Brin's "just the facts ma'am" prose keeps you delving further into his world, even as the worldbuilding gets more and more out there. The words "ai," "virt," "holo," and "inter" are constantly used as prefixes and suffixes, way more blithely than "i-" or "e-" ever have been in the real world. You'd never describe Brin as a humorous writer, but some moments in the book are too absurd to be anything but laugh-out-loud funny. Like when the dolphins start training a person to speak dolphin, by rewarding him with fish. Or when they ask the psychic octopus about the aliens. The Auties communicate in a sort of dada-ist style poetry, as do the uplifted dolphins. Both of these things will feel familiar to the reader of Startide Rising or the Uplift War books. Other parts of the book will feel familiar to the devoted Brinian as well — parts of several of his short stories have been recycled into Existence. Most notably the short story "Lungfish," which has been only slightly modified and appears toward the end of the book.

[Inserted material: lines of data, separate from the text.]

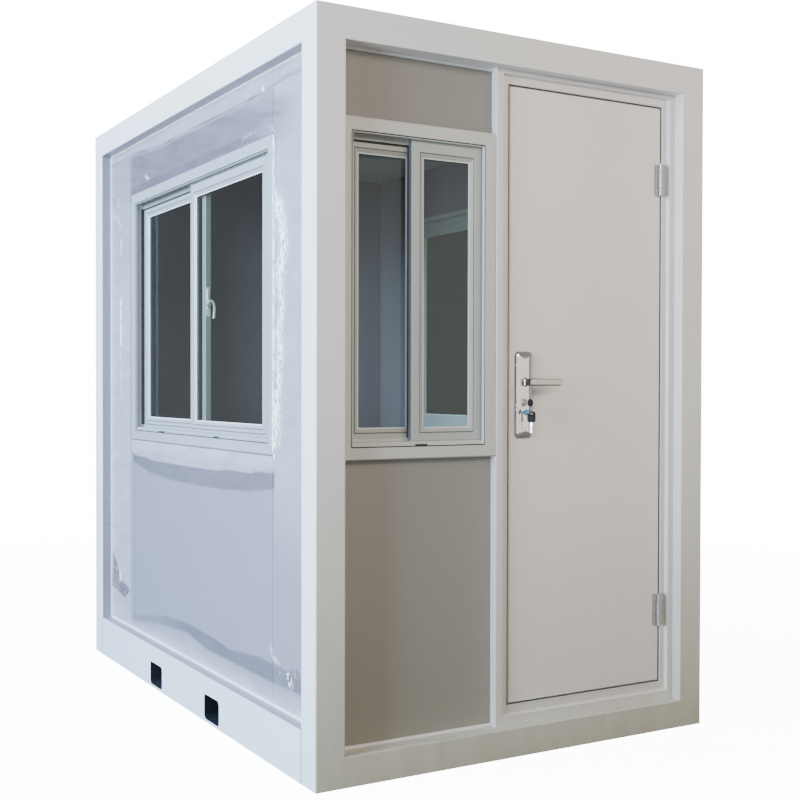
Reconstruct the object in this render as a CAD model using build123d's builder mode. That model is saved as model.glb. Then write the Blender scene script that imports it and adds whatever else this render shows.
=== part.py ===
"""Security guard booth: a steel frame of folded posts and rails, closed with sandwich panels.

Millimetres. X runs along the front, Y from the front to the back, Z up.
The origin is on the ground under the middle of the booth, and the front faces -Y.
Every wall is recessed from the outer face of the posts by its own named depth.
"""

import os

from build123d import *

# ---- overall size ----
booth_width = 1550.0
booth_depth = 2250.0
booth_height = 2350.0

# ---- frame of posts and rails ----
post_size = 100.0
post_corner_radius = 4.0
top_rail_height = 100.0
bottom_rail_height = 165.0
front_sill_height = 95.0
side_rail_width = 100.0
back_rail_width = 100.0
front_rail_width = 120.0

# ---- floor, ceiling and roof ----
floor_thickness = 45.0
ceiling_thickness = 50.0
roof_thickness = 12.0
roof_rib_height = 22.0
roof_rib_foot = 50.0
roof_rib_crest = 26.0
roof_rib_spacing = 200.0
roof_rib_end_gap = 30.0

# ---- walls of sandwich panel ----
panel_thickness = 50.0
side_recess = 50.0
back_recess = 50.0
front_recess = 70.0

# ---- fork pockets ----
pocket_width = 140.0
pocket_height = 90.0
pocket_wall = 5.0
pocket_radius = 16.0
pocket_lift = 10.0
pocket_spacing = 592.0

# ---- windows ----
window_head_drop = 215.0
window_height = 1050.0
side_window_width = 1460.0
window_recess = 42.0
window_lap = 20.0
window_face = 48.0
window_sill_face = 44.0
window_lip_depth = 12.0
window_depth = 78.0
window_seat = 40.0
window_sill_seat = 54.0
window_head_rib = 22.0
window_sill_rib = 10.0
sash_stile = 50.0
meeting_stile = 45.0
sash_top_rail = 59.0
sash_bottom_rail = 41.0
sash_thickness = 22.0
sash_setback = 18.0
sash_gap = 4.0
left_sash_slid_open = 45.0
glass_thickness = 6.0

# ---- door and its frame ----
leaf_width = 657.0
leaf_thickness = 40.0
threshold_height = 65.0
latch_gap = 8.0
hinge_gap = 5.0
head_gap = 5.0
foot_gap = 5.0
jamb_width = 51.0
head_width = 45.0
door_band_width = 20.0
door_band_height = 20.0
door_foot_band = 45.0
door_band_recess = 38.0
door_band_slope = 16.0
door_recess = 50.0
stop_clearance = 5.0
stop_thickness = 15.0
stop_width = 15.0
frame_depth = 70.0

# ---- hinges ----
hinge_height = 110.0
hinge_inset = 255.0
hinge_radius = 8.0
hinge_edge_offset = 6.0
hinge_plate_width = 12.0
hinge_seat_width = 14.0
hinge_plate_thickness = 3.0
hinge_pin_radius = 4.0
hinge_pin_clearance = 0.5
knuckle_gap = 1.0

# ---- lock ----
plate_width = 64.0
plate_height = 286.0
plate_thickness = 13.0
plate_radius = 10.0
plate_inset = 56.0
plate_height_above_leaf = 1020.0
spindle_above_plate_middle = 42.0
cylinder_below_plate_middle = 26.0
hub_radius = 12.0
hub_clearance = 1.0
hub_seat = 6.0
spindle_size = 8.0
neck_length = 34.0
lever_length = 118.0
lever_height = 24.0
lever_thickness = 14.0
lever_end_radius = 10.0
cylinder_radius = 9.0
cylinder_clearance = 0.2
cylinder_proud = 4.0

# ---- keys ----
key_shank_length = 10.0
key_shank_overlap = 3.0
key_blade_width = 8.0
key_blade_thickness = 2.5
key_head_radius = 13.0
key_head_thickness = 6.0
key_hole_radius = 3.0
key_hole_offset = 6.5
ring_radius = 13.0
ring_wire_radius = 1.0
ring_play = 0.8
key_slot_width = 14.0
key_slot_height = 6.0
key_slot_radius = 2.5
key_slot_margin = 4.0
spare_head_width = 29.0
spare_head_height = 36.0
spare_head_radius = 9.0
spare_blade_length = 35.0
key_tag_radius = 12.5
key_tag_thickness = 3.0
key_tag_margin = 2.5
key_tag_angle = 60.0
hanging_turn = -60.0

# ---- protective film on the left wall ----
film_thickness = 1.0
film_margin = 6.0
film_window_gap = 3.0

# ---- places worked out from the sizes ----
half_width = booth_width / 2
half_depth = booth_depth / 2
bay_left = -half_width + post_size
bay_right = half_width - post_size
bay_front = -half_depth + post_size
bay_back = half_depth - post_size
head_level = booth_height - top_rail_height
floor_bottom = pocket_lift + pocket_height + pocket_wall
floor_top = floor_bottom + floor_thickness
front_inner = -half_depth + front_rail_width
back_inner = half_depth - back_rail_width
window_sill = head_level - window_head_drop - window_height
opening_bottom = window_sill + window_lap
opening_top = window_sill + window_height - window_lap

door_frame_width = leaf_width + latch_gap + hinge_gap + 2 * jamb_width
door_frame_right = bay_right
door_frame_left = door_frame_right - door_frame_width
door_opening_left = door_frame_left + jamb_width
door_opening_right = door_frame_right - jamb_width
door_opening_top = head_level - head_width
leaf_left = door_opening_left + latch_gap
leaf_right = door_opening_right - hinge_gap
leaf_top = door_opening_top - head_gap
door_opening_bottom = front_sill_height + threshold_height
leaf_bottom = door_opening_bottom + foot_gap
leaf_front = -half_depth + door_recess
leaf_back = leaf_front + leaf_thickness
front_window_width = door_frame_left - bay_left
front_window_middle = (bay_left + door_frame_left) / 2

os.makedirs("parts", exist_ok=True)


def save(part, name):
    """Label a finished piece and write it as its own STEP file."""
    part.label = name
    export_step(part, f"parts/{name}.step")


def slab(x_from, x_to, y_from, y_to, z_from, z_to):
    """A plain rectangular piece between two corners."""
    with BuildPart() as piece:
        with BuildSketch(Plane.XY.offset(z_from)):
            with Locations(((x_from + x_to) / 2, (y_from + y_to) / 2)):
                Rectangle(x_to - x_from, y_to - y_from)
        extrude(amount=z_to - z_from)
    return piece.part


def wall_plane(y):
    """An upright drawing plane at depth y: its X is world X, its Y is world Z, and it faces the back."""
    return Plane(origin=(0, y, 0), x_dir=(1, 0, 0), z_dir=(0, -1, 0))


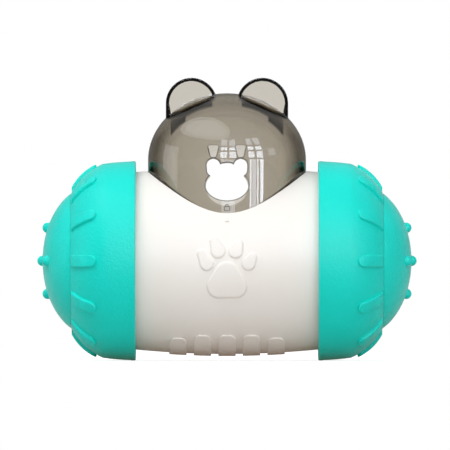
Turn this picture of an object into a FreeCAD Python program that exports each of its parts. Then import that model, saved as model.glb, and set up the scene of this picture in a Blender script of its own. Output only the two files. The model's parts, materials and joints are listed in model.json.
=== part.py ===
"""A rolling treat dispenser for pets: a weighted white barrel that stays upright between two
free-turning wheels, with a smoky see-through bear-shaped hopper twisted into its top.

Everything is drawn about the middle of the wheel axis, with X along that axis, the front towards -Y
and Z up, and then lifted by the wheel's radius, so that the floor is the plane Z = 0. Millimetres.
"""

import FreeCAD, Part
import itertools
import math
import os
import Sketcher
from types import SimpleNamespace

from FreeCAD import Placement, Rotation, Vector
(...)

In the last third of the book, the plots narrow down again, to just a couple of storylines: Tor and an android scouring asteroids for alien artifacts left by long ago interstellar travelers, and Gerald and his compatriots traveling to Mars on a survey mission. While these pieces are fascinating, it's a little disappointing to leave the other characters and stories. Though the book probably would have become 1,000 page monster, had he continued to follow everyone.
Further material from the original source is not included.